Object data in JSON
•••

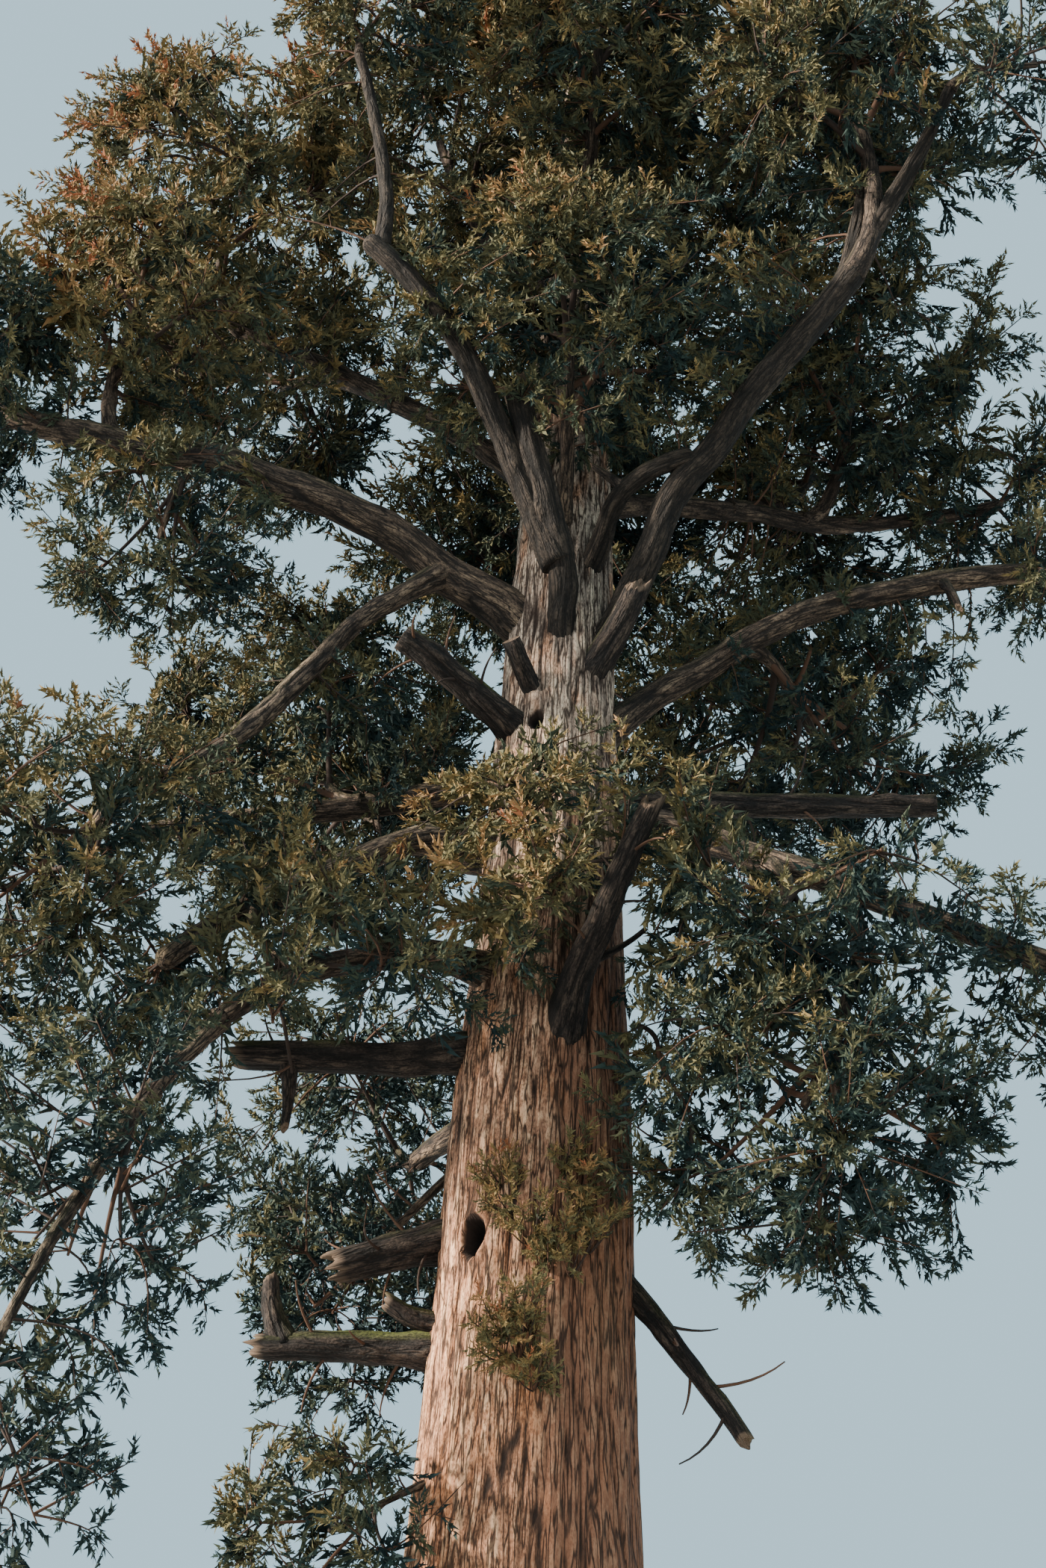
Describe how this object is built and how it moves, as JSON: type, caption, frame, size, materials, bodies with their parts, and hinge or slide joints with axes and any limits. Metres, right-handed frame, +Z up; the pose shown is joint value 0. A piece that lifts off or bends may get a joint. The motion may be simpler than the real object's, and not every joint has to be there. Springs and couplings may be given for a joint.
{
  "type": "giant sequoia tree",
  "caption": "Mature giant sequoia: tall tapering trunk with a flared foot, heavy upswept boughs, dead snags and a deep crown of drooping feathery foliage.",
  "frame": {"origin": "centre of the flat cut under the trunk, at ground level", "axes": "+Z up the tree, +X to the right of the picture's view, +Y away from its camera"},
  "size_m": [19.5106, 13.6265, 37.8651],
  "materials": {
    "trunk_bark": "deeply furrowed fibrous red-brown bark, matte",
    "limb_bark": "ridged grey-brown bark, matte",
    "dead_wood": "weathered dark wood with moss, matte",
    "foliage": "olive green scale-leaf sprays with ochre and rust tips, matte"
  },
  "bodies": {
    "root": {"trunk": "trunk_bark", "left_main_bough": "limb_bark", "left_fork_bough": "limb_bark", "left_high_bough": "limb_bark", "front_upright_bough": "limb_bark", "upper_left_bough": "limb_bark", "upper_left_leader": "limb_bark", "right_main_bough": "limb_bark", "right_leader": "limb_bark", "right_mid_bough": "limb_bark", "right_high_bough": "limb_bark", "right_low_bough": "limb_bark", "left_back_bough": "limb_bark", "left_low_bough": "limb_bark", "left_arching_bough": "limb_bark", "left_weeping_bough": "limb_bark", "back_high_bough": "limb_bark", "back_mid_bough": "limb_bark", "back_low_bough": "limb_bark", "dead_right_limb": "dead_wood", "dead_centre_limb": "dead_wood", "front_snag": "dead_wood", "dead_left_limb": "dead_wood", "broken_stub": "dead_wood", "mossy_stub": "dead_wood", "drooping_dead_limb": "dead_wood", "foliage_top": "foliage", "foliage_upper_left": "foliage", "foliage_upper_front": "foliage", "foliage_upper_right": "foliage", "foliage_upper_back": "foliage", "foliage_leader_left": "foliage", "foliage_left_dome": "foliage", "foliage_left_shoulder": "foliage", "foliage_left_tip": "foliage", "foliage_left_under": "foliage", "foliage_heart_front": "foliage", "foliage_right_upper": "foliage", "foliage_right_far_top": "foliage", "foliage_right_shoulder": "foliage", "foliage_right_far": "foliage", "foliage_right_mid_tip": "foliage", "foliage_right_middle": "foliage", "foliage_right_low": "foliage", "foliage_right_droop": "foliage", "foliage_right_low_tip": "foliage", "foliage_front": "foliage", "foliage_left_middle": "foliage", "foliage_left_outer": "foliage", "foliage_left_lower": "foliage", "foliage_weeping": "foliage", "foliage_weeping_tip": "foliage", "foliage_left_hanging": "foliage", "foliage_base": "foliage", "foliage_back_high": "foliage", "foliage_back_mid": "foliage", "foliage_back_low": "foliage", "foliage_back_left": "foliage", "foliage_back_right": "foliage", "foliage_back_left_low": "foliage"}
  },
  "joints": []
}
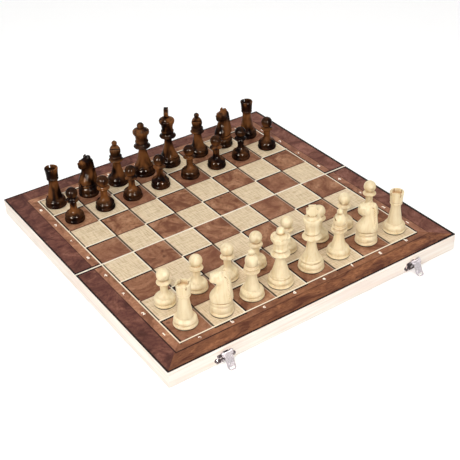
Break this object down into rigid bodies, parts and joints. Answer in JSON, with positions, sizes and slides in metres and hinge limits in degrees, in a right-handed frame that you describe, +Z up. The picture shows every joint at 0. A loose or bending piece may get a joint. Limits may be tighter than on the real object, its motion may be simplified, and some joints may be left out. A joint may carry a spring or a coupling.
{
  "type": "folding wooden games compendium box with chess men",
  "caption": "Wooden games compendium that folds in the middle, opened flat as a chess board with a full set of turned men in their places.",
  "frame": {"origin": "on the table, under the centre of the whole part, box opened flat and men in place", "axes": "+X along the fold to the right, +Y from the front leaf with the light men to the back leaf with the dark men, +Z up"},
  "size_m": [0.39, 0.409, 0.1013],
  "materials": {
    "printed_panel": "satin printed veneer",
    "pale_wood": "satin",
    "nickel": "bright nickel plate",
    "dark_men": "gloss lacquer",
    "light_men": "satin lacquer"
  },
  "bodies": {
    "back_leaf": {"back_panel": "printed_panel", "back_outer_rail": "pale_wood", "back_seam_rail": "pale_wood", "back_left_rail": "pale_wood", "back_right_rail": "pale_wood", "left_hinge_back_plate": "nickel", "left_hinge_pin": "nickel", "right_hinge_back_plate": "nickel", "right_hinge_pin": "nickel", "hinge_screws_back": "nickel", "left_clasp_catch": "nickel", "right_clasp_catch": "nickel", "clasp_nails_back": "nickel"},
    "front_leaf": {"front_panel": "printed_panel", "front_outer_rail": "pale_wood", "front_seam_rail": "pale_wood", "front_left_rail": "pale_wood", "front_right_rail": "pale_wood", "left_hinge_front_plate": "nickel", "right_hinge_front_plate": "nickel", "hinge_screws_front": "nickel", "left_clasp_plate": "nickel", "right_clasp_plate": "nickel", "clasp_nails_front": "nickel"},
    "left_clasp": {"left_clasp_lever": "nickel", "left_clasp_pin": "nickel"},
    "right_clasp": {"right_clasp_lever": "nickel", "right_clasp_pin": "nickel"},
    "dark_rook_left_man": {"dark_rook_left": "dark_men"},
    "dark_knight_left_man": {"dark_knight_left": "dark_men"},
    "dark_bishop_left_man": {"dark_bishop_left": "dark_men"},
    "dark_queen_man": {"dark_queen": "dark_men"},
    "dark_king_man": {"dark_king": "dark_men"},
    "dark_bishop_right_man": {"dark_bishop_right": "dark_men"},
    "dark_knight_right_man": {"dark_knight_right": "dark_men"},
    "dark_rook_right_man": {"dark_rook_right": "dark_men"},
    "dark_pawn_1_man": {"dark_pawn_1": "dark_men"},
    "dark_pawn_2_man": {"dark_pawn_2": "dark_men"},
    "dark_pawn_3_man": {"dark_pawn_3": "dark_men"},
    "dark_pawn_4_man": {"dark_pawn_4": "dark_men"},
    "dark_pawn_5_man": {"dark_pawn_5": "dark_men"},
    "dark_pawn_6_man": {"dark_pawn_6": "dark_men"},
    "dark_pawn_7_man": {"dark_pawn_7": "dark_men"},
    "dark_pawn_8_man": {"dark_pawn_8": "dark_men"},
    "white_rook_left_man": {"white_rook_left": "light_men"},
    "white_knight_left_man": {"white_knight_left": "light_men"},
    "white_bishop_left_man": {"white_bishop_left": "light_men"},
    "white_queen_man": {"white_queen": "light_men"},
    "white_king_man": {"white_king": "light_men"},
    "white_bishop_right_man": {"white_bishop_right": "light_men"},
    "white_knight_right_man": {"white_knight_right": "light_men"},
    "white_rook_right_man": {"white_rook_right": "light_men"},
    "white_pawn_1_man": {"white_pawn_1": "light_men"},
    "white_pawn_2_man": {"white_pawn_2": "light_men"},
    "white_pawn_3_man": {"white_pawn_3": "light_men"},
    "white_pawn_4_man": {"white_pawn_4": "light_men"},
    "white_pawn_5_man": {"white_pawn_5": "light_men"},
    "white_pawn_6_man": {"white_pawn_6": "light_men"},
    "white_pawn_7_man": {"white_pawn_7": "light_men"},
    "white_pawn_8_man": {"white_pawn_8": "light_men"}
  },
  "joints": [
    {"name": "board_fold", "type": "hinge", "parent": "back_leaf", "child": "front_leaf", "pos_m": [0, 0.00598, 0.00125], "axis": [1, 0, 0], "range_deg": [0, 180]},
    {"name": "clasp_left_swing", "type": "hinge", "parent": "front_leaf", "child": "left_clasp", "pos_m": [-0.1285, -0.19192, 0.0143], "axis": [-1, 0, 0], "range_deg": [-39.28, 90]},
    {"name": "clasp_right_swing", "type": "hinge", "parent": "front_leaf", "child": "right_clasp", "pos_m": [0.1285, -0.19192, 0.0143], "axis": [-1, 0, 0], "range_deg": [-39.28, 90]},
    {"name": "dark_rook_left_lift", "type": "slide", "parent": "back_leaf", "child": "dark_rook_left_man", "axis": [0, 0, 1], "range_m": [0, 0.1]},
    {"name": "dark_knight_left_lift", "type": "slide", "parent": "back_leaf", "child": "dark_knight_left_man", "axis": [0, 0, 1], "range_m": [0, 0.1]},
    {"name": "dark_bishop_left_lift", "type": "slide", "parent": "back_leaf", "child": "dark_bishop_left_man", "axis": [0, 0, 1], "range_m": [0, 0.1]},
    {"name": "dark_queen_lift", "type": "slide", "parent": "back_leaf", "child": "dark_queen_man", "axis": [0, 0, 1], "range_m": [0, 0.1]},
    {"name": "dark_king_lift", "type": "slide", "parent": "back_leaf", "child": "dark_king_man", "axis": [0, 0, 1], "range_m": [0, 0.1]},
    {"name": "dark_bishop_right_lift", "type": "slide", "parent": "back_leaf", "child": "dark_bishop_right_man", "axis": [0, 0, 1], "range_m": [0, 0.1]},
    {"name": "dark_knight_right_lift", "type": "slide", "parent": "back_leaf", "child": "dark_knight_right_man", "axis": [0, 0, 1], "range_m": [0, 0.1]},
    {"name": "dark_rook_right_lift", "type": "slide", "parent": "back_leaf", "child": "dark_rook_right_man", "axis": [0, 0, 1], "range_m": [0, 0.1]},
    {"name": "dark_pawn_1_lift", "type": "slide", "parent": "back_leaf", "child": "dark_pawn_1_man", "axis": [0, 0, 1], "range_m": [0, 0.1]},
    {"name": "dark_pawn_2_lift", "type": "slide", "parent": "back_leaf", "child": "dark_pawn_2_man", "axis": [0, 0, 1], "range_m": [0, 0.1]},
    {"name": "dark_pawn_3_lift", "type": "slide", "parent": "back_leaf", "child": "dark_pawn_3_man", "axis": [0, 0, 1], "range_m": [0, 0.1]},
    {"name": "dark_pawn_4_lift", "type": "slide", "parent": "back_leaf", "child": "dark_pawn_4_man", "axis": [0, 0, 1], "range_m": [0, 0.1]},
    {"name": "dark_pawn_5_lift", "type": "slide", "parent": "back_leaf", "child": "dark_pawn_5_man", "axis": [0, 0, 1], "range_m": [0, 0.1]},
    {"name": "dark_pawn_6_lift", "type": "slide", "parent": "back_leaf", "child": "dark_pawn_6_man", "axis": [0, 0, 1], "range_m": [0, 0.1]},
    {"name": "dark_pawn_7_lift", "type": "slide", "parent": "back_leaf", "child": "dark_pawn_7_man", "axis": [0, 0, 1], "range_m": [0, 0.1]},
    {"name": "dark_pawn_8_lift", "type": "slide", "parent": "back_leaf", "child": "dark_pawn_8_man", "axis": [0, 0, 1], "range_m": [0, 0.1]},
    {"name": "white_rook_left_lift", "type": "slide", "parent": "front_leaf", "child": "white_rook_left_man", "axis": [0, 0, 1], "range_m": [0, 0.1]},
    {"name": "white_knight_left_lift", "type": "slide", "parent": "front_leaf", "child": "white_knight_left_man", "axis": [0, 0, 1], "range_m": [0, 0.1]},
    {"name": "white_bishop_left_lift", "type": "slide", "parent": "front_leaf", "child": "white_bishop_left_man", "axis": [0, 0, 1], "range_m": [0, 0.1]},
    {"name": "white_queen_lift", "type": "slide", "parent": "front_leaf", "child": "white_queen_man", "axis": [0, 0, 1], "range_m": [0, 0.1]},
    {"name": "white_king_lift", "type": "slide", "parent": "front_leaf", "child": "white_king_man", "axis": [0, 0, 1], "range_m": [0, 0.1]},
    {"name": "white_bishop_right_lift", "type": "slide", "parent": "front_leaf", "child": "white_bishop_right_man", "axis": [0, 0, 1], "range_m": [0, 0.1]},
    {"name": "white_knight_right_lift", "type": "slide", "parent": "front_leaf", "child": "white_knight_right_man", "axis": [0, 0, 1], "range_m": [0, 0.1]},
    {"name": "white_rook_right_lift", "type": "slide", "parent": "front_leaf", "child": "white_rook_right_man", "axis": [0, 0, 1], "range_m": [0, 0.1]},
    {"name": "white_pawn_1_lift", "type": "slide", "parent": "front_leaf", "child": "white_pawn_1_man", "axis": [0, 0, 1], "range_m": [0, 0.1]},
    {"name": "white_pawn_2_lift", "type": "slide", "parent": "front_leaf", "child": "white_pawn_2_man", "axis": [0, 0, 1], "range_m": [0, 0.1]},
    {"name": "white_pawn_3_lift", "type": "slide", "parent": "front_leaf", "child": "white_pawn_3_man", "axis": [0, 0, 1], "range_m": [0, 0.1]},
    {"name": "white_pawn_4_lift", "type": "slide", "parent": "front_leaf", "child": "white_pawn_4_man", "axis": [0, 0, 1], "range_m": [0, 0.1]},
    {"name": "white_pawn_5_lift", "type": "slide", "parent": "front_leaf", "child": "white_pawn_5_man", "axis": [0, 0, 1], "range_m": [0, 0.1]},
    {"name": "white_pawn_6_lift", "type": "slide", "parent": "front_leaf", "child": "white_pawn_6_man", "axis": [0, 0, 1], "range_m": [0, 0.1]},
    {"name": "white_pawn_7_lift", "type": "slide", "parent": "front_leaf", "child": "white_pawn_7_man", "axis": [0, 0, 1], "range_m": [0, 0.1]},
    {"name": "white_pawn_8_lift", "type": "slide", "parent": "front_leaf", "child": "white_pawn_8_man", "axis": [0, 0, 1], "range_m": [0, 0.1]}
  ]
}
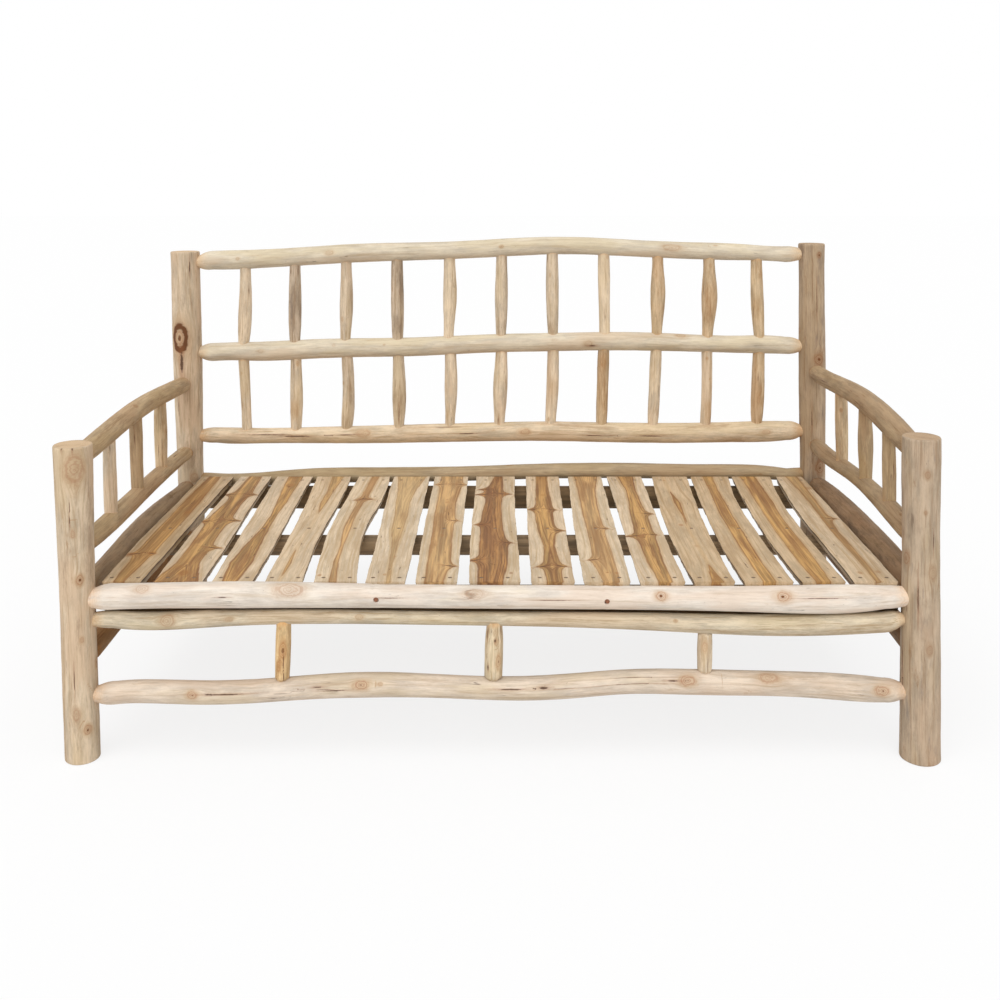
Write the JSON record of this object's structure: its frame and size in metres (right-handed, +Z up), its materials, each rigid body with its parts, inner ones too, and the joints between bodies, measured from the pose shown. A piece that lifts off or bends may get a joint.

•••

Looking at the entries above, how many lines contain the word "shown"? Answer with the number alone.

2